Using the data beneath this instruction, retype only the lines from the one that contains "on the table" down to the one that contains "point = shown.matrix_world", both included, exactly as they appear.
** begin **
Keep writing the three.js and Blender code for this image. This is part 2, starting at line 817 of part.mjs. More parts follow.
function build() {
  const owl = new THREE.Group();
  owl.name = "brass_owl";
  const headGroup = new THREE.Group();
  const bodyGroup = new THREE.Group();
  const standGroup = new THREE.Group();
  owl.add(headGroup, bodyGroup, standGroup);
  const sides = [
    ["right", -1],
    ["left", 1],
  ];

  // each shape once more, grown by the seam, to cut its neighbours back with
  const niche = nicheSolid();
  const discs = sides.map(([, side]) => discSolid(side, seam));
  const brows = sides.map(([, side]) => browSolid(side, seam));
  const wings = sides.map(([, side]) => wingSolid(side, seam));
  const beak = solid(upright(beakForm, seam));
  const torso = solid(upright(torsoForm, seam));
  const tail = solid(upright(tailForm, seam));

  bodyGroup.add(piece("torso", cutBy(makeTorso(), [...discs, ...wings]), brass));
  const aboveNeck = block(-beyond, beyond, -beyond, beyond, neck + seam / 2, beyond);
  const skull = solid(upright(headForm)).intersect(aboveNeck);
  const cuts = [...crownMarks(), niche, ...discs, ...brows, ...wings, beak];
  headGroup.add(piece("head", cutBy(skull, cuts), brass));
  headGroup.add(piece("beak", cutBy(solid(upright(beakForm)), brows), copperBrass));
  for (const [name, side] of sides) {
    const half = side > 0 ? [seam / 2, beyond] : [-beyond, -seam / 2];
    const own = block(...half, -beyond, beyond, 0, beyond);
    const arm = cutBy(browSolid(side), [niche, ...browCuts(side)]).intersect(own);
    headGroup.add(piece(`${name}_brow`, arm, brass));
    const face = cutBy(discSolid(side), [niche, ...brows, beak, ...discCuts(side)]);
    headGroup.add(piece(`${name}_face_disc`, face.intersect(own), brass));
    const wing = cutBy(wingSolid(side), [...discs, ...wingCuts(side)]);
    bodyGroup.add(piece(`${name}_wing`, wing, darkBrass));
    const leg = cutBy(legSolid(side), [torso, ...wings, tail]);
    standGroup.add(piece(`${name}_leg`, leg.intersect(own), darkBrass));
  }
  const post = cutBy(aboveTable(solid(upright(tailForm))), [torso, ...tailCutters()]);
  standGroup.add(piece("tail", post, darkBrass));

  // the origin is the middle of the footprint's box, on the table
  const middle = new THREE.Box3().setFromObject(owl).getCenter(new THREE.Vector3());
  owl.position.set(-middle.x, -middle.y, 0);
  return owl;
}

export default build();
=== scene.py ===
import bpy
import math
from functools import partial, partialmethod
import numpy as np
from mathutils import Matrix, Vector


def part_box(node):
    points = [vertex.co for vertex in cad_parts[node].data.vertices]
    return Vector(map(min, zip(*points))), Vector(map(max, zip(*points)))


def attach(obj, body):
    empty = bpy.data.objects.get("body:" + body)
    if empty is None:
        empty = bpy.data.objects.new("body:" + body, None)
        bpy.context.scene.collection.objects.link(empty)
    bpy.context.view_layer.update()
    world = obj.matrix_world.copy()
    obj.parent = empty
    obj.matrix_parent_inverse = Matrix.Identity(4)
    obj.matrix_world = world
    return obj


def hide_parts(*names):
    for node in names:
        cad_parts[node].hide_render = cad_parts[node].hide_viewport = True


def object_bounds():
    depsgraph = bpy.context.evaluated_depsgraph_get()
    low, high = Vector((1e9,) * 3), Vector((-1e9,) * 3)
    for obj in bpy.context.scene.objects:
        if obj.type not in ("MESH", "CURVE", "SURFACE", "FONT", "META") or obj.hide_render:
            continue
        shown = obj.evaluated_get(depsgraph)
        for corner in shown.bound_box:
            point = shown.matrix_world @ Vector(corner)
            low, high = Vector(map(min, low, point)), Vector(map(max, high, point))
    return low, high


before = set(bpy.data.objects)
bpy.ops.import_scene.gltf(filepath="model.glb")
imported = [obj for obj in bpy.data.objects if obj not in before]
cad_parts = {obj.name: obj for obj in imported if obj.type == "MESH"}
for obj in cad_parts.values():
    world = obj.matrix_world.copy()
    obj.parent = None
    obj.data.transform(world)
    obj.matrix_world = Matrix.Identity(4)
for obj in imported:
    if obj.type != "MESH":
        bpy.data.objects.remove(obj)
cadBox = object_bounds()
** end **
** begin **
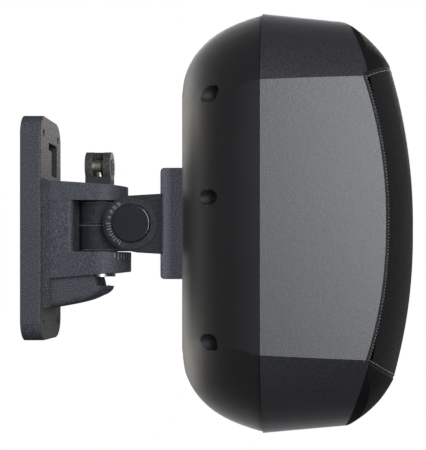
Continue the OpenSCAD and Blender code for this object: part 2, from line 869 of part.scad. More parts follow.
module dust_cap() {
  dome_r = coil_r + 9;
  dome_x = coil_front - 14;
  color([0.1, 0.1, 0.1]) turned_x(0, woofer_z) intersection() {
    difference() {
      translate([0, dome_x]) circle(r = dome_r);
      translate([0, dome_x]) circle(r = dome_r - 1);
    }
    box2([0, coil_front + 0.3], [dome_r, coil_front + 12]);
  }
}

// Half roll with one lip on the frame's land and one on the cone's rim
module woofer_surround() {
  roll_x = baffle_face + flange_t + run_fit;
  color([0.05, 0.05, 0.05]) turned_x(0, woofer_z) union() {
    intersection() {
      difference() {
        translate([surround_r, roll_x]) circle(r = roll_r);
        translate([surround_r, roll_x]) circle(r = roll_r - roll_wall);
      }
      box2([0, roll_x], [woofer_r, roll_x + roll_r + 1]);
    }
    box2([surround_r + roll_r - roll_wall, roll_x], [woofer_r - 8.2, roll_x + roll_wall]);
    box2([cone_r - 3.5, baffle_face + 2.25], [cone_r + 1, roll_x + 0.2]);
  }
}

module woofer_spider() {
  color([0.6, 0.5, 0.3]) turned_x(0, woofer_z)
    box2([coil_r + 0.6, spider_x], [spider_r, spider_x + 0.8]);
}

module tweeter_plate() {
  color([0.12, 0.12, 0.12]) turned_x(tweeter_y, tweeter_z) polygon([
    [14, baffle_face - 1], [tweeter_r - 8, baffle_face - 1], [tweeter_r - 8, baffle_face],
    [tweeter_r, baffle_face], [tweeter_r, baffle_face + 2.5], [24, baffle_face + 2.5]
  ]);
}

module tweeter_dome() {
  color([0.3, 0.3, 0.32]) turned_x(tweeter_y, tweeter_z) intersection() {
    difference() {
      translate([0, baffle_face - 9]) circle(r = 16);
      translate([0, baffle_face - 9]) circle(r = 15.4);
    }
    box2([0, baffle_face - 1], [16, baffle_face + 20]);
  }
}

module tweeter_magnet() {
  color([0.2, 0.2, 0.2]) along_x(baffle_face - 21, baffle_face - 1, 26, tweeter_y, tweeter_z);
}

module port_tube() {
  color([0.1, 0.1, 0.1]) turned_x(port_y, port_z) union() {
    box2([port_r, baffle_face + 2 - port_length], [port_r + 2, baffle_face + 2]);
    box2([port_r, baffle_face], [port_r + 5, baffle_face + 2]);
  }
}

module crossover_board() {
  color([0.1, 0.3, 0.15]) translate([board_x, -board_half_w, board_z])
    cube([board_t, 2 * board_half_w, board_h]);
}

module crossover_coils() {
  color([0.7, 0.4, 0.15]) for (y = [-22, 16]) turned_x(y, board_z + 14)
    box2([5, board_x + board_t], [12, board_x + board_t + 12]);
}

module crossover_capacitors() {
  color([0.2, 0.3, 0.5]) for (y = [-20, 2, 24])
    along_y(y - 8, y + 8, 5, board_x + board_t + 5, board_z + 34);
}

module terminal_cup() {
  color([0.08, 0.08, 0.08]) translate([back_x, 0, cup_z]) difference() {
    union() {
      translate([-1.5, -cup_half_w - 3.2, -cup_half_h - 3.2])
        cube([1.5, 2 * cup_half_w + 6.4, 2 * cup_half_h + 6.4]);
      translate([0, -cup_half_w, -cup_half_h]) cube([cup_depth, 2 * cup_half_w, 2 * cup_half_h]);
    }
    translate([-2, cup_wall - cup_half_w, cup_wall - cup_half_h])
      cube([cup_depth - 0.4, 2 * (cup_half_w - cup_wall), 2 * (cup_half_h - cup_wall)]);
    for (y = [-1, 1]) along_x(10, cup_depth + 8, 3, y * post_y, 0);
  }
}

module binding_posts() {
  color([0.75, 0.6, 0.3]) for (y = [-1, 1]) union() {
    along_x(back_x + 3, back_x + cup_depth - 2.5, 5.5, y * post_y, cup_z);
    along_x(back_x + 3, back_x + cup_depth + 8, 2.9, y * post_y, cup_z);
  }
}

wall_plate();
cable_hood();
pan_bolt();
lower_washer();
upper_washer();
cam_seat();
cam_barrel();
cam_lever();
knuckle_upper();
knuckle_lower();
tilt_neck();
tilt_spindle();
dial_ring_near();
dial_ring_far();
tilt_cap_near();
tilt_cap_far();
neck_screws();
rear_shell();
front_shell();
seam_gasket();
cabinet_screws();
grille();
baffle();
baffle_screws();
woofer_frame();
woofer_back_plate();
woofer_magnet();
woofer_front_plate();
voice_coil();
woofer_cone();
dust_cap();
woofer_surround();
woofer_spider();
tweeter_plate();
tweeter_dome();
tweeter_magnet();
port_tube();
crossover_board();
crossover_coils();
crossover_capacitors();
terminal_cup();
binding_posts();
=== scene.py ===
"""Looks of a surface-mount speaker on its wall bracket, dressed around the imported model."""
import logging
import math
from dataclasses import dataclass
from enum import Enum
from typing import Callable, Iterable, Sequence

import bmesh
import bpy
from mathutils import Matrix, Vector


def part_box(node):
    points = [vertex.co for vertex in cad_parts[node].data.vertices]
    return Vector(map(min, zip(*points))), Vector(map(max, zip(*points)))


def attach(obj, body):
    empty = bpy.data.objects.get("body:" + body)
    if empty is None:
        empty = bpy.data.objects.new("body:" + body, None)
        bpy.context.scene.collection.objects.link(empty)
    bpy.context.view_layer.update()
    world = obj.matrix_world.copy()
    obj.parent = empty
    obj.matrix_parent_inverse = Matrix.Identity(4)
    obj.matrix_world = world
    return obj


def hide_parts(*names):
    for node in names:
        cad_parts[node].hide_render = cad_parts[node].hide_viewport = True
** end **
** begin **
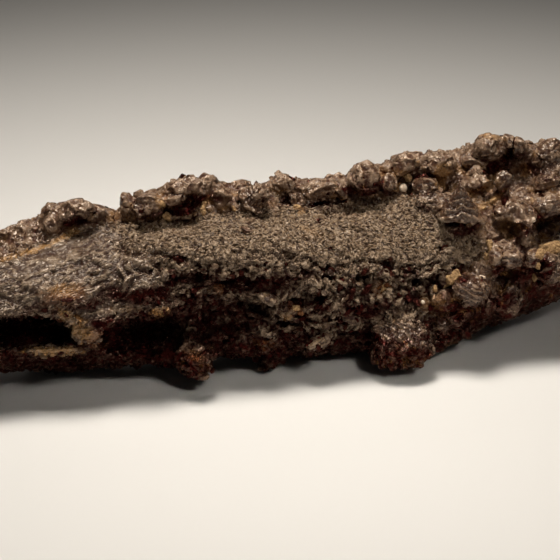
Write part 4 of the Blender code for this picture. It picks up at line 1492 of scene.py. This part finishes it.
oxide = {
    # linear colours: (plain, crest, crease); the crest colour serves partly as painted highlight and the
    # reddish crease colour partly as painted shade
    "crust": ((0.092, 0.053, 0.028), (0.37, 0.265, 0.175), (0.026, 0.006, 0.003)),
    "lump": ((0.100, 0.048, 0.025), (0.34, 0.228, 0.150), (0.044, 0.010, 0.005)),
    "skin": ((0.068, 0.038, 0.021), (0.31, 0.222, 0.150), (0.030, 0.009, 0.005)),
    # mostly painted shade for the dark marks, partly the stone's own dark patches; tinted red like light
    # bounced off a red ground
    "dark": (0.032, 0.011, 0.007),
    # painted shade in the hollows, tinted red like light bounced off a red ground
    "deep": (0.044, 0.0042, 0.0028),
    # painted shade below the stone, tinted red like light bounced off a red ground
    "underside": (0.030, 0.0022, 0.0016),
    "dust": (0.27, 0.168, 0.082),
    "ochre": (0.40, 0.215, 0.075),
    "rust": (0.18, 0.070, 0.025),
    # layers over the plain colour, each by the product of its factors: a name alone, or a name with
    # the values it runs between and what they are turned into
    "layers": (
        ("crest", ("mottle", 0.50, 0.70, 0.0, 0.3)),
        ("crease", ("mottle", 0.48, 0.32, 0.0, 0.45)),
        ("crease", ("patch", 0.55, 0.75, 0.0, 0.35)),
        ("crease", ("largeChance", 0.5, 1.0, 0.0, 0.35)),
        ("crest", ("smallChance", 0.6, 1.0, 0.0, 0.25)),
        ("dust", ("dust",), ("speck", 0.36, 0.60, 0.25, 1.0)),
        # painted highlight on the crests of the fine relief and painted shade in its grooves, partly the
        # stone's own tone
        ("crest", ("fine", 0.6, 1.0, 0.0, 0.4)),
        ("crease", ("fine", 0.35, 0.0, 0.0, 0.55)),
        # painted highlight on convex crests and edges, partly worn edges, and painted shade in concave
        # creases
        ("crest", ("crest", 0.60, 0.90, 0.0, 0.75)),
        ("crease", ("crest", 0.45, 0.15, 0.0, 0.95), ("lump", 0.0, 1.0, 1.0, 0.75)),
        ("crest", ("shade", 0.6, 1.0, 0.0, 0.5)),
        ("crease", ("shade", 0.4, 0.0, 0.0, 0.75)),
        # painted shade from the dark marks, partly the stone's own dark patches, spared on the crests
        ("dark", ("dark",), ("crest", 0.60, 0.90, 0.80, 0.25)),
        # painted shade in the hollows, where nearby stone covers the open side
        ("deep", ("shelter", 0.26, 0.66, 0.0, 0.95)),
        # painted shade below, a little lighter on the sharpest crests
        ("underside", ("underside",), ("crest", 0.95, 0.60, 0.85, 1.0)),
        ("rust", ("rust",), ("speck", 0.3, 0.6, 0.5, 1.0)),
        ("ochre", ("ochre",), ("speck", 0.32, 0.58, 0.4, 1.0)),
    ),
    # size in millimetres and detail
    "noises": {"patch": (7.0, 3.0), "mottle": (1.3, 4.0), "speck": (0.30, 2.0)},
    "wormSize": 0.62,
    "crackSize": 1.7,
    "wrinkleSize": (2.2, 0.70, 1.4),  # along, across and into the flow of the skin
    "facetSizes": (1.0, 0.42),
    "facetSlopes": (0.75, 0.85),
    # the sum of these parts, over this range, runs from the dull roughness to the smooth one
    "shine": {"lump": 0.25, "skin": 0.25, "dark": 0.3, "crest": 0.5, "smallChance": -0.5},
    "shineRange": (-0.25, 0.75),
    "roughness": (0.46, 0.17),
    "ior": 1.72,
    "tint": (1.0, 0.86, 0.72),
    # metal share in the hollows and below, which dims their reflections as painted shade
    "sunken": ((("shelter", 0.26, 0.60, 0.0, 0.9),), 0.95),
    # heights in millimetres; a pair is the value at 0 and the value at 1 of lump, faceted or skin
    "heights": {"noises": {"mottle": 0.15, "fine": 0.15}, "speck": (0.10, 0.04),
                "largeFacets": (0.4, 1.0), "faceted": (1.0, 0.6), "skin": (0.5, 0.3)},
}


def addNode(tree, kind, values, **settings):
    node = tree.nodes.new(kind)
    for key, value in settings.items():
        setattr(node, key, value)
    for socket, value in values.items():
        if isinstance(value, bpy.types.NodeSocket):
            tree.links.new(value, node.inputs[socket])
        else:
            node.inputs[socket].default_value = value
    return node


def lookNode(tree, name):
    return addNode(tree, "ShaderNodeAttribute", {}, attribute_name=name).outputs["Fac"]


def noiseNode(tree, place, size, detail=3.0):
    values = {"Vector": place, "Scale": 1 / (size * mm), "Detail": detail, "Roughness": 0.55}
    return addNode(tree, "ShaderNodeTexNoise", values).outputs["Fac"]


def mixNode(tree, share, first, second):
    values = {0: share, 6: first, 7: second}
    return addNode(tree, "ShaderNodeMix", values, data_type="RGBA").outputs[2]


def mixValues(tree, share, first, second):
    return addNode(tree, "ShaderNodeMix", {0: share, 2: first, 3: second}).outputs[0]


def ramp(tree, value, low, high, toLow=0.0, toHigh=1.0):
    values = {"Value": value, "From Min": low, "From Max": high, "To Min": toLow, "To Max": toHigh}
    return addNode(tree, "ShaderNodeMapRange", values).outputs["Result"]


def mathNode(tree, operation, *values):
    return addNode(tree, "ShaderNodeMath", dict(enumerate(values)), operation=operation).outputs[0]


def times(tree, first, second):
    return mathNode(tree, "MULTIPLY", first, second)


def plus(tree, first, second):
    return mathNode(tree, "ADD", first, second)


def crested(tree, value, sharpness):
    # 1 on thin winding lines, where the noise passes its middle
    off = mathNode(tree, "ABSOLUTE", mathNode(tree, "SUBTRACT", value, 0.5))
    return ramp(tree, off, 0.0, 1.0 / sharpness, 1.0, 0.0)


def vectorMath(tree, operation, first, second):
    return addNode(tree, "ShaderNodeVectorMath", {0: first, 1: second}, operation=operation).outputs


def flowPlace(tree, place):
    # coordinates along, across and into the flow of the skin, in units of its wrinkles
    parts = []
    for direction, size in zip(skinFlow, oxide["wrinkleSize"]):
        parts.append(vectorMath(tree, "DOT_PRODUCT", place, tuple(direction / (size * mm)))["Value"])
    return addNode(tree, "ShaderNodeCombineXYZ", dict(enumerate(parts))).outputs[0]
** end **
**Task answer:**
  // the origin is the middle of the footprint's box, on the table
  const middle = new THREE.Box3().setFromObject(owl).getCenter(new THREE.Vector3());
  owl.position.set(-middle.x, -middle.y, 0);
  return owl;
}

export default build();
=== scene.py ===
import bpy
import math
from functools import partial, partialmethod
import numpy as np
from mathutils import Matrix, Vector


def part_box(node):
    points = [vertex.co for vertex in cad_parts[node].data.vertices]
    return Vector(map(min, zip(*points))), Vector(map(max, zip(*points)))


def attach(obj, body):
    empty = bpy.data.objects.get("body:" + body)
    if empty is None:
        empty = bpy.data.objects.new("body:" + body, None)
        bpy.context.scene.collection.objects.link(empty)
    bpy.context.view_layer.update()
    world = obj.matrix_world.copy()
    obj.parent = empty
    obj.matrix_parent_inverse = Matrix.Identity(4)
    obj.matrix_world = world
    return obj


def hide_parts(*names):
    for node in names:
        cad_parts[node].hide_render = cad_parts[node].hide_viewport = True


def object_bounds():
    depsgraph = bpy.context.evaluated_depsgraph_get()
    low, high = Vector((1e9,) * 3), Vector((-1e9,) * 3)
    for obj in bpy.context.scene.objects:
        if obj.type not in ("MESH", "CURVE", "SURFACE", "FONT", "META") or obj.hide_render:
            continue
        shown = obj.evaluated_get(depsgraph)
        for corner in shown.bound_box:
            point = shown.matrix_world @ Vector(corner)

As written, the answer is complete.